For shoppers, there is the recently opened Park Place on Main Street facing the San Antonio Plaza. A dozen vendors offer a variety of items in the Quigley-Bradshaw Home, which, at 117 years is the oldest house in San Antonio. Owners Betty Burke, Bruce Calvert and Winnie Burke lovingly restored the place. For sale are vintage clothes, beaded handbags, paper dolls, costumes, glassware, books, cast iron items (I couldn't resist the tuxedo cat bookends), old dishes, costume jewelry, and enough other stuff to keep a browser busy for hours. It's open 11 a.m. to 7 p.m. Tuesday through Saturday and some Sundays.

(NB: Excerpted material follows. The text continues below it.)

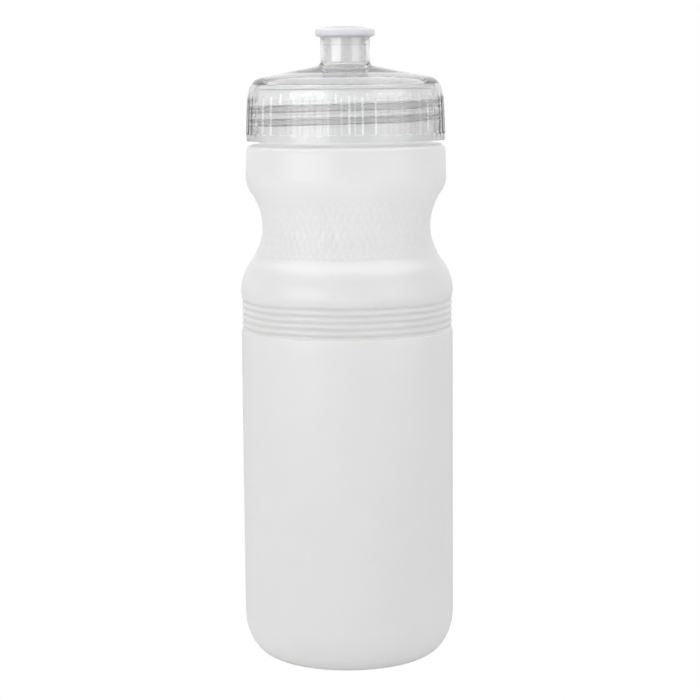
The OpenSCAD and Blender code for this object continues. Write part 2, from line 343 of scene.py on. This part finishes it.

Across from Pancho's Villa is Camellia Designs (open 11 a.m.-7 p.m. Tues.-Sat.), offering cutwork linen, gardening gloves and implements, baby and toddler clothes, decorator items and small custom items. Owner Beth Reynolds-Tillack is a third-generation San Ann resident.

Don't miss the street dances from 7:30 to 11 p.m. June 29 and July 27. "Kids, adults and dogs all come," Ms. Reynolds-Tillack said. The Nashville Express country/classic rock band will play.

Take in St. Joe

As long as you're this close, go to Katy's Country Corner in nearby St. Joe. Katy's has anything you want made from kumquats, as well as locally made crafts, embroidered linens, aprons, quilts, cooking sauces, pickled okra, garlic and watermelon rind, wild mayhaw jelly, ribbon cane table syrup and, always, a slice of kumquat pie and coffee or tea for $3.50.

Katy's will be featured in Southern Living in January, as will the annual Kumquat Festival, coming up at the end of January.